The IPO is likely to occur in the third quarter of this year, with Goldman Sachs managing the offering, the source said.
“The company is in a good place and the market is a good place,” this person said. “That doesn’t happen very often.”
Gilt spokeswoman Jennifer Miller declined to comment.
Bloomberg reported the selection of Goldman Sachs earlier this evening. Goldman Sachs is also an investor in Gilt, which has taken on more than $200 million in financing since it launched in 2007.
The online purveyor of discounted high-end clothing has toyed with the idea of an IPO a few times in the past, but began to consider it more seriously than ever in the second half of 2013. In November, I reported that the company was eyeing a late 2014 IPO as its financial performance improved under the helm of new CEO Michelle Peluso.
That same month, fellow flash sales company Zulily, which sells women’s and kids clothes, went public at a $2.6 billion valuation. The Seattle-based company now has a market cap of $4.8 billion.

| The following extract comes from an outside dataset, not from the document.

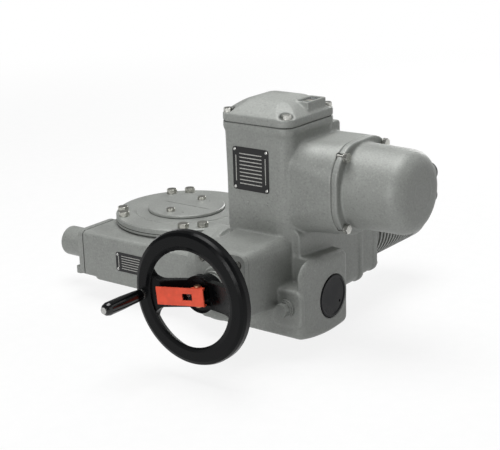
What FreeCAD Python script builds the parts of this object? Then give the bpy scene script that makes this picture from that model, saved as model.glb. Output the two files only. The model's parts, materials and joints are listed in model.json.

Gilt was said to have generated more than $550 million in gross sales in 2012, up from $450 million in the prior year. It’s not clear how much sales it generated in 2013, but it was not profitable by generally accepted accounting principles, when I reported on the potential offering in November:
“But, like Zulily and Twitter and other fast-growing digital companies, Gilt has said it uses an often-criticized profitability metric known as adjusted EBITDA, which it says paints a clearer picture of its operating performance,” I wrote at the time. “The metric excludes stock-based compensation to employees in addition to interest, depreciation, taxes and amortization. Gilt said it will be adjusted-EBITDA positive for the 2013 calendar year. (By comparison, flash-sale site Zulily said in its IPO filling that it registered $7.5 million in adjusted EBITDA in the first six months of this year, after losing $4.4 million according to the same metric in the first six months of 2012.)”
The New York City-based company was the first big name in flash sales in the U.S, building something of a cult following around time-sensitive sales that it sent out in emails at noon every day. But after several years of high-speed growth, the company made a few bad bets on new business lines, including a full-price men’s business, Park & Bond, as well as a food category, Gilt Taste. As a result, the company cut around 10 percent of its staff in early 2012.
It has since jettisoned those businesses, as well as travel site Jetsetter, to focus most of its efforts on its core business: Selling discounted high-end apparel and accessories.
At the same time, Peluso is pushing the company to figure out new ways to serve its current brand and retail customers. One such plan entails Gilt managing warehousing and shipping logistics for a select number of other e-commerce brands. Earlier this month the company said its first client in this business is The Clymb, a flash sales company focused on outdoor sporting gear.